Sunday, September 21, 2008

Is Oracle about to embrace MPP?

Oracle's Larry Ellison has some major announcements to make during Oracle's OpenWorld conference this coming week in San Francisco. A few months ago he was promising to announce a "major database innovation", but declined to give further details, so the Oracle community has been speculating furiously.

With a keynote entitled "Extreme Performance," and product announcements coming in areas of grid computing and database acceleration, all the indications are that Oracle is getting serious about problems that require massive scalability, massive throughput, and low latency.

This is an area where Oracle has been falling behind.
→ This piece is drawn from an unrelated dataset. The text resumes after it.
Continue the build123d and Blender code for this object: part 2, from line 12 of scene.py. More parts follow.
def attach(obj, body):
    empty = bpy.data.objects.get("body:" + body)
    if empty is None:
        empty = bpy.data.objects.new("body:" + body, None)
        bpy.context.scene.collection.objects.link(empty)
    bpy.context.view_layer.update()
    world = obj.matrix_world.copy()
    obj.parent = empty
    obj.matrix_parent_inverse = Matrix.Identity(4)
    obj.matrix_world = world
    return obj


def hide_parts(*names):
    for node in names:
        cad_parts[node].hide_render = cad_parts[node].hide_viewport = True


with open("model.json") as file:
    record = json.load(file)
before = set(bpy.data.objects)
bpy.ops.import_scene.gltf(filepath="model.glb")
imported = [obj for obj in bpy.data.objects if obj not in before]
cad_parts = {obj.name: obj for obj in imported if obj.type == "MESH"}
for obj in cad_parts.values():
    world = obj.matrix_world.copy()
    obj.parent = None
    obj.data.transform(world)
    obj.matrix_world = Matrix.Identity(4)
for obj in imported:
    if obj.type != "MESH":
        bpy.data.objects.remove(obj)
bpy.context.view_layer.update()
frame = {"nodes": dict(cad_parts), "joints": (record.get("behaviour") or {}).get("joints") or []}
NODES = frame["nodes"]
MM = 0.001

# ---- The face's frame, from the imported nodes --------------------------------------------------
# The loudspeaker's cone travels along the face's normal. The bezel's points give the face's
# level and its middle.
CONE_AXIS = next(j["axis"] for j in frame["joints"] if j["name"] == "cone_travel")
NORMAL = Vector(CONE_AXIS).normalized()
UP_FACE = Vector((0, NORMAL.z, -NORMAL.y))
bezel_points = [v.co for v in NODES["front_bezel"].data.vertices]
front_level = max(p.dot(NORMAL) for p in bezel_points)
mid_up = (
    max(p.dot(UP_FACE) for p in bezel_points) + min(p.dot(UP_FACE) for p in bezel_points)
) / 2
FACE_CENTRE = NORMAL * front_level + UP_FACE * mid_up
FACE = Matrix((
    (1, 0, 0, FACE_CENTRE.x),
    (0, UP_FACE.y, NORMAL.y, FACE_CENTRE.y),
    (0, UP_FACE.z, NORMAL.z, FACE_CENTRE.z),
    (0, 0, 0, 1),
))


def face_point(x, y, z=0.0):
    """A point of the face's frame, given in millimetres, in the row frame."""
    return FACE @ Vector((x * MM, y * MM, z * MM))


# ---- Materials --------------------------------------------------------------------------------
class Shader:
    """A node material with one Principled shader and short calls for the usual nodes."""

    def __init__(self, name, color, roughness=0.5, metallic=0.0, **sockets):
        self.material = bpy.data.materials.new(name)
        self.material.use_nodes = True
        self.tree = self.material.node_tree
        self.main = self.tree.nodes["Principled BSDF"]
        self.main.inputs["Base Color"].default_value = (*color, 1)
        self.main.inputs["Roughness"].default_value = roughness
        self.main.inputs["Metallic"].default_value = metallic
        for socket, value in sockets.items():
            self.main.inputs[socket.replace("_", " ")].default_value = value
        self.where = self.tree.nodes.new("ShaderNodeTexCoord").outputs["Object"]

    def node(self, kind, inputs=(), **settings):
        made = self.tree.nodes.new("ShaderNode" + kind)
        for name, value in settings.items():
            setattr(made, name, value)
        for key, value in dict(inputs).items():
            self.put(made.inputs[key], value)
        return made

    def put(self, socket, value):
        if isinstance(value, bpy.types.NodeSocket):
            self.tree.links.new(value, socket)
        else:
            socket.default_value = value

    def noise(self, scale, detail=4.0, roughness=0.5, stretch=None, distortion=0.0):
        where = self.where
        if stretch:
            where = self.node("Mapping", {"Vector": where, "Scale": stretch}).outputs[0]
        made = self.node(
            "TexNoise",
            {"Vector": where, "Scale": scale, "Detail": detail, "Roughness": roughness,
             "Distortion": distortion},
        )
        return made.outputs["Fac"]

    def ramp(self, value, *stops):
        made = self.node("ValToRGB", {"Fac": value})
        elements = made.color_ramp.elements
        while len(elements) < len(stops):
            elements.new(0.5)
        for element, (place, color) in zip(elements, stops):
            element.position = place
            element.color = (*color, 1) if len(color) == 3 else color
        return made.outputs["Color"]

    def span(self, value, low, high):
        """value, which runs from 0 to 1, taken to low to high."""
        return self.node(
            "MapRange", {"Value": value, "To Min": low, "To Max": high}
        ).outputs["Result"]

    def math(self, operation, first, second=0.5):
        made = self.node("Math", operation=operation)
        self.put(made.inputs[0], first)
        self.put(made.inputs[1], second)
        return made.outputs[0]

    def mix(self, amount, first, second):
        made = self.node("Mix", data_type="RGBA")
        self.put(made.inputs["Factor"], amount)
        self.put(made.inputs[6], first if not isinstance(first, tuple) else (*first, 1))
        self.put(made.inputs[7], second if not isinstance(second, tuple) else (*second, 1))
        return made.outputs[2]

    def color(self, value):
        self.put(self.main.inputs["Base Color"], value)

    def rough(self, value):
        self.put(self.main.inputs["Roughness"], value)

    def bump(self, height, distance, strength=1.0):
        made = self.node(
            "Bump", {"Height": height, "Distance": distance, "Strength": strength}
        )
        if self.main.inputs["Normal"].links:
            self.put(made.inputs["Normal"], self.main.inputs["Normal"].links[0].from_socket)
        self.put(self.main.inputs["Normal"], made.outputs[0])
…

In Oracle's approach, which independent database analyst Curt Monash calls a "shared everything" architecture, multiple servers belong to the same Oracle Real Application Cluster (RAC) and share a common pool of memory and disk storage. But this approach does not allow Oracle to be run on hundreds or thousands of servers, which is how companies such as Google are solving problems which require large amounts of storage and processing. That sort of massively parallel processing (MPP) requires a "shared nothing" architecture, and internet companies have been rolling their own architectures out of simpler components.

The result is that Oracle "is way behind in the 'scale-out' world," said Paul Vallee, CEO of The Pythian Group, an Ottawa, Ontario-based database services provider. "MySQL is eating its lunch in terms of Internet-scaled deployments."
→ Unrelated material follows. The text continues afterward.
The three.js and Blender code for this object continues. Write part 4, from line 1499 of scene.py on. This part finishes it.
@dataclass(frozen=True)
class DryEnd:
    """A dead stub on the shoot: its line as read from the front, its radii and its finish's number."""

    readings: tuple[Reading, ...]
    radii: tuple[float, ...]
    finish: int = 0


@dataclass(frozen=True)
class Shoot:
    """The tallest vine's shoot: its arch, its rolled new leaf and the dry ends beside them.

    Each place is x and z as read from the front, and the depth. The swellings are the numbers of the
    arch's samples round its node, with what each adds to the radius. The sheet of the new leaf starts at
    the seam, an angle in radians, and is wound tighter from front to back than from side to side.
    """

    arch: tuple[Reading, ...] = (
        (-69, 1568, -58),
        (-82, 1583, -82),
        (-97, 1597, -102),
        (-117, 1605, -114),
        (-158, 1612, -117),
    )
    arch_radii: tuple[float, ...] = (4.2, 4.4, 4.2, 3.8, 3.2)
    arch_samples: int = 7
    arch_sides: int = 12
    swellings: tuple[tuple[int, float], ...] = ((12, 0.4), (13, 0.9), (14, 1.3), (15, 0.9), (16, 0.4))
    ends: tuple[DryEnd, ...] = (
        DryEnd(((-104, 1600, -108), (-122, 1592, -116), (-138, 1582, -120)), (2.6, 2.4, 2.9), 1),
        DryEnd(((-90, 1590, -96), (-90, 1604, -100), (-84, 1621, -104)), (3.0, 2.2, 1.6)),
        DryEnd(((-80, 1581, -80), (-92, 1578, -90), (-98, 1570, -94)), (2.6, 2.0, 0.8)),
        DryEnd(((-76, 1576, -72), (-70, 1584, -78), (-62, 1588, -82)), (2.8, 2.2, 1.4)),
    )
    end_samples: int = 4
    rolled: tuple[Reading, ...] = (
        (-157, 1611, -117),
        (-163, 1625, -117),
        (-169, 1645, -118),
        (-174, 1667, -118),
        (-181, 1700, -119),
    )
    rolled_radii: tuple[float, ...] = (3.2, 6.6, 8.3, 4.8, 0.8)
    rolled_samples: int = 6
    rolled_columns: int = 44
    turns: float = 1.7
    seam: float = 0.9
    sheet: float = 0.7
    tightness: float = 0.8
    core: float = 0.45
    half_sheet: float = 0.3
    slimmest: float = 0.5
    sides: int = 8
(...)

Oracle's own experts seem to agree. In the abstract for a talk "Oracle's New Database Accelerator: A Technical Overview", Ron Weiss writes:
"New and revolutionary solutions and methodologies are coming together to handle the exploding data volumes real-world systems are being required to store and serve up. Supporting ever-larger databases, with ever-increasing demands for getting "answers" faster, requires a new way to approach the problem."
Weiss's solution uses improvements to storage management, but I doubt that it would satisfy Google's requirements, or even the price/performance requirements of a medium-sized internet media company.

Meanwhile, those who have adopted shared-nothing architectures are feeling the pain too. Having stitched together hundreds or thousands of databases, the problem is how to populate and coordinate them. For example, internet companies' transaction rates are so high that it is not possible to load the day's data during an eight hour nightly load window, and besides, business owners want to see data in near real time. Organizations are adapting a 'trickle ETL' process to populate the data warehouse continuously and with low latency.
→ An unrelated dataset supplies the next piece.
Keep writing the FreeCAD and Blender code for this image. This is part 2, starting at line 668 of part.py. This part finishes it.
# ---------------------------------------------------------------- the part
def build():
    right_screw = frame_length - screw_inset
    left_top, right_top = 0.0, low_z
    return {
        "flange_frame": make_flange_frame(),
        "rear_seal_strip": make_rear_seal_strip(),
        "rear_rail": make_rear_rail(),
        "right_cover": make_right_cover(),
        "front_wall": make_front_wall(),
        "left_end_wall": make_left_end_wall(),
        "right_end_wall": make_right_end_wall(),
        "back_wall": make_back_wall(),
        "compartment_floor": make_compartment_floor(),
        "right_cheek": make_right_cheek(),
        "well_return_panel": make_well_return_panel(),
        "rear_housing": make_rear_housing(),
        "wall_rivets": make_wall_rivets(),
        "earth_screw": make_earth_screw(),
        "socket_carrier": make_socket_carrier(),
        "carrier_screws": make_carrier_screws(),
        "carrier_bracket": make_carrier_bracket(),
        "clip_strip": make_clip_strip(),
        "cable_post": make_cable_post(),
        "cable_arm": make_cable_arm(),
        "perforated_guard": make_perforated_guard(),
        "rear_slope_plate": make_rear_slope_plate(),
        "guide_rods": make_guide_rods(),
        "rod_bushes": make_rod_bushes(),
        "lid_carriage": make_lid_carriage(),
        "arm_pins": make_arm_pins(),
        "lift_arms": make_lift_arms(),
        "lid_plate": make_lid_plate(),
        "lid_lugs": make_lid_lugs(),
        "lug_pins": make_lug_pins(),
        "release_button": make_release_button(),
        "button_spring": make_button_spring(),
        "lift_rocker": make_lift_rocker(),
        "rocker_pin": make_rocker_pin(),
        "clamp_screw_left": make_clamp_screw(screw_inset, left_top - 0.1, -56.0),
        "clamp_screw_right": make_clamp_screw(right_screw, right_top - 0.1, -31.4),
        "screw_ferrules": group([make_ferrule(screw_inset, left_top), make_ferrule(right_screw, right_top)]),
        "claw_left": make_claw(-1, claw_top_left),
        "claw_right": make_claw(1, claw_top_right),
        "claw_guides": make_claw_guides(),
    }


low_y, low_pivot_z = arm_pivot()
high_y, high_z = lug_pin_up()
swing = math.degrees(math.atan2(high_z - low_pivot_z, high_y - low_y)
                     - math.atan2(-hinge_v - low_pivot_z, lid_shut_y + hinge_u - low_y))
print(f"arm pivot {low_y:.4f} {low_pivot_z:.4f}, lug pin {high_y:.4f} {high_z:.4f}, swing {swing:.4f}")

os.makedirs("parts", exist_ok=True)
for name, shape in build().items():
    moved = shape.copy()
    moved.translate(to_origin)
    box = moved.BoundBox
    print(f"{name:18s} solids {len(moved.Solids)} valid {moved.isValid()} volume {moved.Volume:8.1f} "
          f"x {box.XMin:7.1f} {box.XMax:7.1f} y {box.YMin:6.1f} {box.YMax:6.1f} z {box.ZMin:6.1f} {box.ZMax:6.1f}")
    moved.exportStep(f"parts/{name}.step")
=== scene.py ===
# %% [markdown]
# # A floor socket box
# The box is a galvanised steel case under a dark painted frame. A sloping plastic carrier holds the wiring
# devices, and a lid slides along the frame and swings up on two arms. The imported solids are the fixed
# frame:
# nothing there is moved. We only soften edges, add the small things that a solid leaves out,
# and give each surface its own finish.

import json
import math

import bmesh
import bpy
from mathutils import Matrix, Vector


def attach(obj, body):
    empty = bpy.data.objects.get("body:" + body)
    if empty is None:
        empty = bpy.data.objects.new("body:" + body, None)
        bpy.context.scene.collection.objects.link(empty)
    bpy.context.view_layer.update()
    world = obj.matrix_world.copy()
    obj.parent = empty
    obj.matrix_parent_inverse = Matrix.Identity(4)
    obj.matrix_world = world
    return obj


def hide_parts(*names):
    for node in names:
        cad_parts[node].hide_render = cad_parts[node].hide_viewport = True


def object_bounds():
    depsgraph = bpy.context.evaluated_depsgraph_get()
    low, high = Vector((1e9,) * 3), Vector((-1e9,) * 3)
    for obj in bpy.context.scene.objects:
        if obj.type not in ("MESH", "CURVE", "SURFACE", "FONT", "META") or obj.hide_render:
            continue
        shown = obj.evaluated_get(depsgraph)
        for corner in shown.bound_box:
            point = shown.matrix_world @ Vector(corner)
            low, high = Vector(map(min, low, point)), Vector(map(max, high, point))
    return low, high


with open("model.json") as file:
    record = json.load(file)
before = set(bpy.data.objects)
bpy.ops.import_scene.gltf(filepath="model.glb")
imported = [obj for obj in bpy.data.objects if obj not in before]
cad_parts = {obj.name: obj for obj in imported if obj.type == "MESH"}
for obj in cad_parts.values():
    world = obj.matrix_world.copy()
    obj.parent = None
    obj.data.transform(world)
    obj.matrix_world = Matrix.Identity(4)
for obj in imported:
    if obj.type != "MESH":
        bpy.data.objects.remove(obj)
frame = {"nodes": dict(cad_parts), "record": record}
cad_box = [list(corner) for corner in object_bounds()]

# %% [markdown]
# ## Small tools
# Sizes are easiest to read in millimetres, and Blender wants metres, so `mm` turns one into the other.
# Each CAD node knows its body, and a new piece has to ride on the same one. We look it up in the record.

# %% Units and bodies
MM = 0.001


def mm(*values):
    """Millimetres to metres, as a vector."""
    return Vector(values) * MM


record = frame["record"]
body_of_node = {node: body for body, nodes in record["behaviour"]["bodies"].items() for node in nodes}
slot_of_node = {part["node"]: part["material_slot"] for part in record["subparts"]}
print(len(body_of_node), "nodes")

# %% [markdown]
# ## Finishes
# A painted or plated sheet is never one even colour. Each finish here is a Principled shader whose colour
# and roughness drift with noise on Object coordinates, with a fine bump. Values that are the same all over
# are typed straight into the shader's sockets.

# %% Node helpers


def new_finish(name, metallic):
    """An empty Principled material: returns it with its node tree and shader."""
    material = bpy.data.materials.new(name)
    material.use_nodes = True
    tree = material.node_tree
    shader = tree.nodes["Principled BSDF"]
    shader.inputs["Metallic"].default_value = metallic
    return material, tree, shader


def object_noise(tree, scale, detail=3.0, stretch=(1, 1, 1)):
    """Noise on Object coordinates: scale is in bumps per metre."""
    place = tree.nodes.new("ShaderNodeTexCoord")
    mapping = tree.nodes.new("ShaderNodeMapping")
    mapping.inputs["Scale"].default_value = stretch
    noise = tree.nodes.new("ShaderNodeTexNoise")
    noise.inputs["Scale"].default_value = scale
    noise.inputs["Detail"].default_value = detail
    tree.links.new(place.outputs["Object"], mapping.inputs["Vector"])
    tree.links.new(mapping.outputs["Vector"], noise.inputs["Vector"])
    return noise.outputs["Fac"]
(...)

So data architects seem to be caught between a rock and a hard place. Either stick with Oracle's shared-everything (or indeed IBM DB2 or Microsoft SQL Server - they have the same approach) and live with the scalability limitations, or move to the wild frontier of shared-nothing, and be prepared to spend a lot of effort managing, populating and coordinating your farm of databases.

Ironically, the answer, as Larry Ellison and his cohorts taught us thirty years ago, is in the relational model. By extending the relational model beyond stored data to include streaming data, SQL can be used to efficiently manage data flowing into and between multiple databases, as well as storage and retrieval within those databases. This creates a scalable shared-nothing system, with databases decoupled from each other, but because the data flow is managed by declarative SQL, it is as manageable as a shared-everything system such as Oracle.

SQLstream is an implementation of this new SQL, and can be applied to continuous ETL, real-time BI and monitoring problems. For example, if there are many data sources for your ETL process, and many servers to be populated, SQLstream can act as a cross-hatch, load-balancing the data, aggregating, and routing each row to the correct database engine with low latency. And because SQLstream's SQL encompasses both data at rest and data in flight, it can correlate data in the warehouse with arriving data.

SQLstream is partnering with companies that are building next-generation data warehousing architectures on Oracle and on other databases. Aeturnum is an exciting new delivery partner for SQLstream with extensive expertise in data warehousing (Netezza) and business intelligence (Pentaho).

Come and see SQLstream at Oracle OpenWorld. We will be at the Aeturnum stand (2716 Moscone South) all this week.

2 comments:

dbscience said...

DB2 has had a shared nothing product for a long time. I've seen it scale well on a 256 MPP CPU computer. I've never understood why IBM didn't promote this functionality better because it is obvious very few people know about it.

Julian Hyde said...

dbscience, I admit I'd never heard of DB2's shared-nothing product. Thanks for enlightening me about it.

Julian